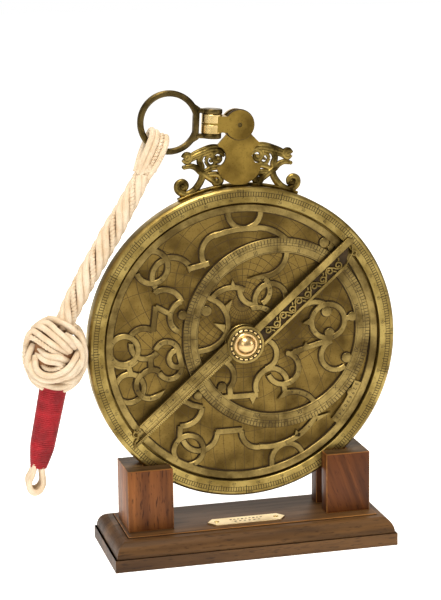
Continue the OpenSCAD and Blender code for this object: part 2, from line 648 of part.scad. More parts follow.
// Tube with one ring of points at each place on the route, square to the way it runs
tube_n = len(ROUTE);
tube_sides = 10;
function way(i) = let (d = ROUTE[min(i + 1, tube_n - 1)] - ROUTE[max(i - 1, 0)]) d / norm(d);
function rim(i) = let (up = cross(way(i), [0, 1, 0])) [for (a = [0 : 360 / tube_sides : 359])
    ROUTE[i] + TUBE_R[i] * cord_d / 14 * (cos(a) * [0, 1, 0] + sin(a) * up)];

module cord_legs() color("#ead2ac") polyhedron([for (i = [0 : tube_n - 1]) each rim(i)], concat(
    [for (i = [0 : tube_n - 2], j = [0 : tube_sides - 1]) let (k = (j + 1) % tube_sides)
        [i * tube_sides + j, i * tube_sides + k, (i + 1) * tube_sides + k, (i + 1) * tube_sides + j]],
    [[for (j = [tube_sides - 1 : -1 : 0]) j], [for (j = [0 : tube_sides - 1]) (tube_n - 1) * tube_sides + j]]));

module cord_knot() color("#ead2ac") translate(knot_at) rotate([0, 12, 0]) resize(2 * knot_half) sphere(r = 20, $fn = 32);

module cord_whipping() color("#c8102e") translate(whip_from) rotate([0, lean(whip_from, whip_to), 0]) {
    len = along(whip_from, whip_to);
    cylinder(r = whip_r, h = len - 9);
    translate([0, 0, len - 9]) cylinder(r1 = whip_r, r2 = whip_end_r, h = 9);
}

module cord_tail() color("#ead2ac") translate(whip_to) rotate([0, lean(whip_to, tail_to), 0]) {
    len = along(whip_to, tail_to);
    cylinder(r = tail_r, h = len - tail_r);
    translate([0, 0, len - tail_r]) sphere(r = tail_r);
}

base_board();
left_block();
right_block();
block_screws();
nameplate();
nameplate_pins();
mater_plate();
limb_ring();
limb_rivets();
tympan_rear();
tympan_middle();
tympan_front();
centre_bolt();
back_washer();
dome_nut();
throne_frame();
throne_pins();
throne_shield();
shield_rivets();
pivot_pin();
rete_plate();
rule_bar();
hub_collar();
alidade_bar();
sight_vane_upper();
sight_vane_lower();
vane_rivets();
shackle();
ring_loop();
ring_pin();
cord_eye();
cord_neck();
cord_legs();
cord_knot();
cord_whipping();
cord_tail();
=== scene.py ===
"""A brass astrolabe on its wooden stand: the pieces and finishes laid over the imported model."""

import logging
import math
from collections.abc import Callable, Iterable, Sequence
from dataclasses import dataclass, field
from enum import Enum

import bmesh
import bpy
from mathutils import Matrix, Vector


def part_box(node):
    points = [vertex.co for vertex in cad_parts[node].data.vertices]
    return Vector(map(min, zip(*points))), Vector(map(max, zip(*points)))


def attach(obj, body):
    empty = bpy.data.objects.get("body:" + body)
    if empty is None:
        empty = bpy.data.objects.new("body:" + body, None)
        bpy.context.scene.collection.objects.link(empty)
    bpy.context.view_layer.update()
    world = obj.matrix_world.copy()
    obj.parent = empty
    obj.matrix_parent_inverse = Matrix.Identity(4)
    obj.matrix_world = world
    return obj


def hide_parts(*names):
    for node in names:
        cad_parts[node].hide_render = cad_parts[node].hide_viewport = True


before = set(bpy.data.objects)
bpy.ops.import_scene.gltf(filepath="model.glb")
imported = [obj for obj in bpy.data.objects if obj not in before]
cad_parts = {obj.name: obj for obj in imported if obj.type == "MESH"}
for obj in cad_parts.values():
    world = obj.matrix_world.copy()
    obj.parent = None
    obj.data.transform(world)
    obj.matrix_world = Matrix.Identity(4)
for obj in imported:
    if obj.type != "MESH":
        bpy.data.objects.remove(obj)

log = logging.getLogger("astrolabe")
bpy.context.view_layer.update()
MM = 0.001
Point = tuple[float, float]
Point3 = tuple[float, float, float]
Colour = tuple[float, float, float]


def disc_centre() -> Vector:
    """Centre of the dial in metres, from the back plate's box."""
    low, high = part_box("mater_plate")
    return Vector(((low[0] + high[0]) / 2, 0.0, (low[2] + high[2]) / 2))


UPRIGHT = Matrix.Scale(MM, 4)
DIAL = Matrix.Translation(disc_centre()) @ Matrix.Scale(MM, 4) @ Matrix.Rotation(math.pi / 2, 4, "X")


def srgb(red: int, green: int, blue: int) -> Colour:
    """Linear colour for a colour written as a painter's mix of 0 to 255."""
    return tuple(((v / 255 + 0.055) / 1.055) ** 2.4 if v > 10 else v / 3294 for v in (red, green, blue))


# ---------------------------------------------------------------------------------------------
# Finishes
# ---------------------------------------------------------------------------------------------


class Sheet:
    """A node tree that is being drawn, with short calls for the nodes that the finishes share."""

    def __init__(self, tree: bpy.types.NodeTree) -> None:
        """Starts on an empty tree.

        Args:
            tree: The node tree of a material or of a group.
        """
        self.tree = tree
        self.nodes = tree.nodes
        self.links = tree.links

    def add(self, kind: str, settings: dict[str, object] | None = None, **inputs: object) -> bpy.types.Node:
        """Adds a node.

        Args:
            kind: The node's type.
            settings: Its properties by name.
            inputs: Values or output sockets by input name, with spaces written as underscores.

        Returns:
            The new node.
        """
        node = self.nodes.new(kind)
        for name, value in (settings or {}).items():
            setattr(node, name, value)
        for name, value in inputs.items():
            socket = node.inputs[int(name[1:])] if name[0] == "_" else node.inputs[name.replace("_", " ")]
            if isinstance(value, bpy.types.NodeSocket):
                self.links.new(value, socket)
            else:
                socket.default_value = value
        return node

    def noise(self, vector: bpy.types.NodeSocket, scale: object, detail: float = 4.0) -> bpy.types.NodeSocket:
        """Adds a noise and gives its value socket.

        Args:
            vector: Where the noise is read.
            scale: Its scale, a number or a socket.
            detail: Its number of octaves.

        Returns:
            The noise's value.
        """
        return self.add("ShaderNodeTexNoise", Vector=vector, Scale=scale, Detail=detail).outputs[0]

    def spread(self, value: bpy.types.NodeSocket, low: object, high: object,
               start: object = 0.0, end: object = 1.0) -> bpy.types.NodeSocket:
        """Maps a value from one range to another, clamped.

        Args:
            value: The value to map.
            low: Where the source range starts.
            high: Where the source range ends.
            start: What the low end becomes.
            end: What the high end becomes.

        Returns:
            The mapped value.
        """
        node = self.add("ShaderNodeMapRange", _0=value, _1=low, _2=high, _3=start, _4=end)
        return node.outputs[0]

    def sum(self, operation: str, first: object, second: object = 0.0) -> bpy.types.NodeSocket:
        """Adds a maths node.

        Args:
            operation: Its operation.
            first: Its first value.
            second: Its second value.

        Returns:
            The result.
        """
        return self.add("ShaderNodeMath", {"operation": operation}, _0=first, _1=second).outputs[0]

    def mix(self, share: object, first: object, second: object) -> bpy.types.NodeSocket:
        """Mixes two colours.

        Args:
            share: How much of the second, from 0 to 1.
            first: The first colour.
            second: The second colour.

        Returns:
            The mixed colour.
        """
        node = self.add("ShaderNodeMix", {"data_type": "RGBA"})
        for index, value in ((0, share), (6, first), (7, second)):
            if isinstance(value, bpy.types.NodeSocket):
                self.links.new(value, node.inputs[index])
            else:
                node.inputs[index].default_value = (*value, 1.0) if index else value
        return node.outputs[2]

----

PROMPT. Write out each line of the data above again, exactly as given.

ANSWER TO THIS TASK.
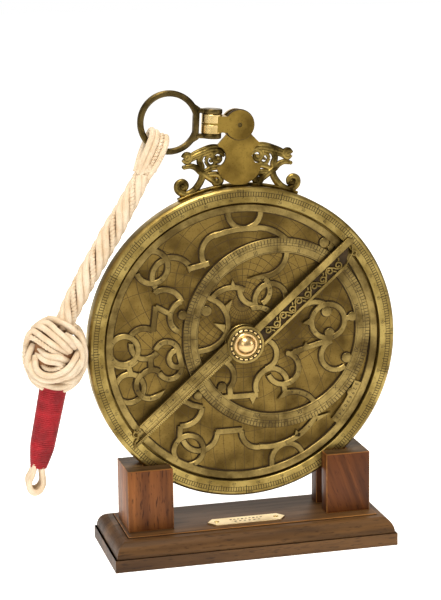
Continue the OpenSCAD and Blender code for this object: part 2, from line 648 of part.scad. More parts follow.
// Tube with one ring of points at each place on the route, square to the way it runs
tube_n = len(ROUTE);
tube_sides = 10;
function way(i) = let (d = ROUTE[min(i + 1, tube_n - 1)] - ROUTE[max(i - 1, 0)]) d / norm(d);
function rim(i) = let (up = cross(way(i), [0, 1, 0])) [for (a = [0 : 360 / tube_sides : 359])
    ROUTE[i] + TUBE_R[i] * cord_d / 14 * (cos(a) * [0, 1, 0] + sin(a) * up)];

module cord_legs() color("#ead2ac") polyhedron([for (i = [0 : tube_n - 1]) each rim(i)], concat(
    [for (i = [0 : tube_n - 2], j = [0 : tube_sides - 1]) let (k = (j + 1) % tube_sides)
        [i * tube_sides + j, i * tube_sides + k, (i + 1) * tube_sides + k, (i + 1) * tube_sides + j]],
    [[for (j = [tube_sides - 1 : -1 : 0]) j], [for (j = [0 : tube_sides - 1]) (tube_n - 1) * tube_sides + j]]));

module cord_knot() color("#ead2ac") translate(knot_at) rotate([0, 12, 0]) resize(2 * knot_half) sphere(r = 20, $fn = 32);

module cord_whipping() color("#c8102e") translate(whip_from) rotate([0, lean(whip_from, whip_to), 0]) {
    len = along(whip_from, whip_to);
    cylinder(r = whip_r, h = len - 9);
    translate([0, 0, len - 9]) cylinder(r1 = whip_r, r2 = whip_end_r, h = 9);
}

module cord_tail() color("#ead2ac") translate(whip_to) rotate([0, lean(whip_to, tail_to), 0]) {
    len = along(whip_to, tail_to);
    cylinder(r = tail_r, h = len - tail_r);
    translate([0, 0, len - tail_r]) sphere(r = tail_r);
}

base_board();
left_block();
right_block();
block_screws();
nameplate();
nameplate_pins();
mater_plate();
limb_ring();
limb_rivets();
tympan_rear();
tympan_middle();
tympan_front();
centre_bolt();
back_washer();
dome_nut();
throne_frame();
throne_pins();
throne_shield();
shield_rivets();
pivot_pin();
rete_plate();
rule_bar();
hub_collar();
alidade_bar();
sight_vane_upper();
sight_vane_lower();
vane_rivets();
shackle();
ring_loop();
ring_pin();
cord_eye();
cord_neck();
cord_legs();
cord_knot();
cord_whipping();
cord_tail();
=== scene.py ===
"""A brass astrolabe on its wooden stand: the pieces and finishes laid over the imported model."""

import logging
import math
from collections.abc import Callable, Iterable, Sequence
from dataclasses import dataclass, field
from enum import Enum

import bmesh
import bpy
from mathutils import Matrix, Vector


def part_box(node):
    points = [vertex.co for vertex in cad_parts[node].data.vertices]
    return Vector(map(min, zip(*points))), Vector(map(max, zip(*points)))


def attach(obj, body):
    empty = bpy.data.objects.get("body:" + body)
    if empty is None:
        empty = bpy.data.objects.new("body:" + body, None)
        bpy.context.scene.collection.objects.link(empty)
    bpy.context.view_layer.update()
    world = obj.matrix_world.copy()
    obj.parent = empty
    obj.matrix_parent_inverse = Matrix.Identity(4)
    obj.matrix_world = world
    return obj


def hide_parts(*names):
    for node in names:
        cad_parts[node].hide_render = cad_parts[node].hide_viewport = True


before = set(bpy.data.objects)
bpy.ops.import_scene.gltf(filepath="model.glb")
imported = [obj for obj in bpy.data.objects if obj not in before]
cad_parts = {obj.name: obj for obj in imported if obj.type == "MESH"}
for obj in cad_parts.values():
    world = obj.matrix_world.copy()
    obj.parent = None
    obj.data.transform(world)
    obj.matrix_world = Matrix.Identity(4)
for obj in imported:
    if obj.type != "MESH":
        bpy.data.objects.remove(obj)

log = logging.getLogger("astrolabe")
bpy.context.view_layer.update()
MM = 0.001
Point = tuple[float, float]
Point3 = tuple[float, float, float]
Colour = tuple[float, float, float]


def disc_centre() -> Vector:
    """Centre of the dial in metres, from the back plate's box."""
    low, high = part_box("mater_plate")
    return Vector(((low[0] + high[0]) / 2, 0.0, (low[2] + high[2]) / 2))


UPRIGHT = Matrix.Scale(MM, 4)
DIAL = Matrix.Translation(disc_centre()) @ Matrix.Scale(MM, 4) @ Matrix.Rotation(math.pi / 2, 4, "X")


def srgb(red: int, green: int, blue: int) -> Colour:
    """Linear colour for a colour written as a painter's mix of 0 to 255."""
    return tuple(((v / 255 + 0.055) / 1.055) ** 2.4 if v > 10 else v / 3294 for v in (red, green, blue))


# ---------------------------------------------------------------------------------------------
# Finishes
# ---------------------------------------------------------------------------------------------


class Sheet:
    """A node tree that is being drawn, with short calls for the nodes that the finishes share."""

    def __init__(self, tree: bpy.types.NodeTree) -> None:
        """Starts on an empty tree.

        Args:
            tree: The node tree of a material or of a group.
        """
        self.tree = tree
        self.nodes = tree.nodes
        self.links = tree.links

    def add(self, kind: str, settings: dict[str, object] | None = None, **inputs: object) -> bpy.types.Node:
        """Adds a node.

        Args:
            kind: The node's type.
            settings: Its properties by name.
            inputs: Values or output sockets by input name, with spaces written as underscores.

        Returns:
            The new node.
        """
        node = self.nodes.new(kind)
        for name, value in (settings or {}).items():
            setattr(node, name, value)
        for name, value in inputs.items():
            socket = node.inputs[int(name[1:])] if name[0] == "_" else node.inputs[name.replace("_", " ")]
            if isinstance(value, bpy.types.NodeSocket):
                self.links.new(value, socket)
            else:
                socket.default_value = value
        return node

    def noise(self, vector: bpy.types.NodeSocket, scale: object, detail: float = 4.0) -> bpy.types.NodeSocket:
        """Adds a noise and gives its value socket.

        Args:
            vector: Where the noise is read.
            scale: Its scale, a number or a socket.
            detail: Its number of octaves.

        Returns:
            The noise's value.
        """
        return self.add("ShaderNodeTexNoise", Vector=vector, Scale=scale, Detail=detail).outputs[0]

    def spread(self, value: bpy.types.NodeSocket, low: object, high: object,
               start: object = 0.0, end: object = 1.0) -> bpy.types.NodeSocket:
        """Maps a value from one range to another, clamped.

        Args:
            value: The value to map.
            low: Where the source range starts.
            high: Where the source range ends.
            start: What the low end becomes.
            end: What the high end becomes.

        Returns:
            The mapped value.
        """
        node = self.add("ShaderNodeMapRange", _0=value, _1=low, _2=high, _3=start, _4=end)
        return node.outputs[0]

    def sum(self, operation: str, first: object, second: object = 0.0) -> bpy.types.NodeSocket:
        """Adds a maths node.

        Args:
            operation: Its operation.
            first: Its first value.
            second: Its second value.

        Returns:
            The result.
        """
        return self.add("ShaderNodeMath", {"operation": operation}, _0=first, _1=second).outputs[0]

    def mix(self, share: object, first: object, second: object) -> bpy.types.NodeSocket:
        """Mixes two colours.

        Args:
            share: How much of the second, from 0 to 1.
            first: The first colour.
            second: The second colour.

        Returns:
            The mixed colour.
        """
        node = self.add("ShaderNodeMix", {"data_type": "RGBA"})
        for index, value in ((0, share), (6, first), (7, second)):
            if isinstance(value, bpy.types.NodeSocket):
                self.links.new(value, node.inputs[index])
            else:
                node.inputs[index].default_value = (*value, 1.0) if index else value
        return node.outputs[2]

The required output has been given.